United States Environmental Protection Agency
- Citation: 40 CFR Part 170
- Enacted by: United States Environmental Protection Agency
- Enacted: 1992
- Administered by: United States Environmental Protection Agency

Related legislation
- issued under the authority of FIFRA

= Worker Protection Standard =

The Worker Protection Standard (WPS) is a United States Environmental Protection Agency (EPA) federal regulation (40 CFR Part 170), intended to protect employees on farms, forests, nurseries, and greenhouses that are occupationally exposed to agricultural pesticides. Restricted use pesticides control is managed by the EPA under this regulation. It includes the following requirements:
- Pesticide Safety Training
- Notification of Pesticide Applications to Employees and between Employers
- Application, Safety & Hazard Communication to Employees & Contract Workers
- Recordkeeping Requirements
- Use of Personal Protective Equipment
- Restricted Entry Intervals (REI) following Pesticide Application
- Decontamination Supplies
- Emergency Medical Assistance
- Application Exclusion Zone (enforcement starts January 1, 2018)

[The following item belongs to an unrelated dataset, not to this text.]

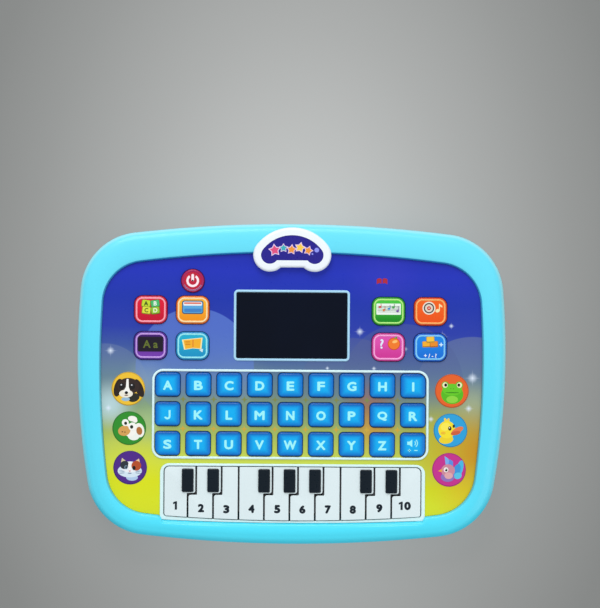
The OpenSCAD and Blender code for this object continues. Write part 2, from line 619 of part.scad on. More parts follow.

Other organizations and programs related in one way or the other to the administering of and reporting about WPS-based pesticide control include:
- AAPCO—Assoc. of American Pesticide Control Officials
- AAPSE—American Assoc. of Pesticide Safety Educators
- CTAG—Certification and Training Assessment Group
- CPARD—Certification Plan & Reporting Database
- POINTS—Pesticide of Interest Reporting Database
- NASDA Pesticide Safety Programs
- Division of Toxicology and Environmental Medicine; Agency for Toxic Substances and Disease Registry
- National Toxicology Program

==See also==
- Hazard Communication Standard, a regulation requiring all employers to disclose all hazards to employees separately from the WPS.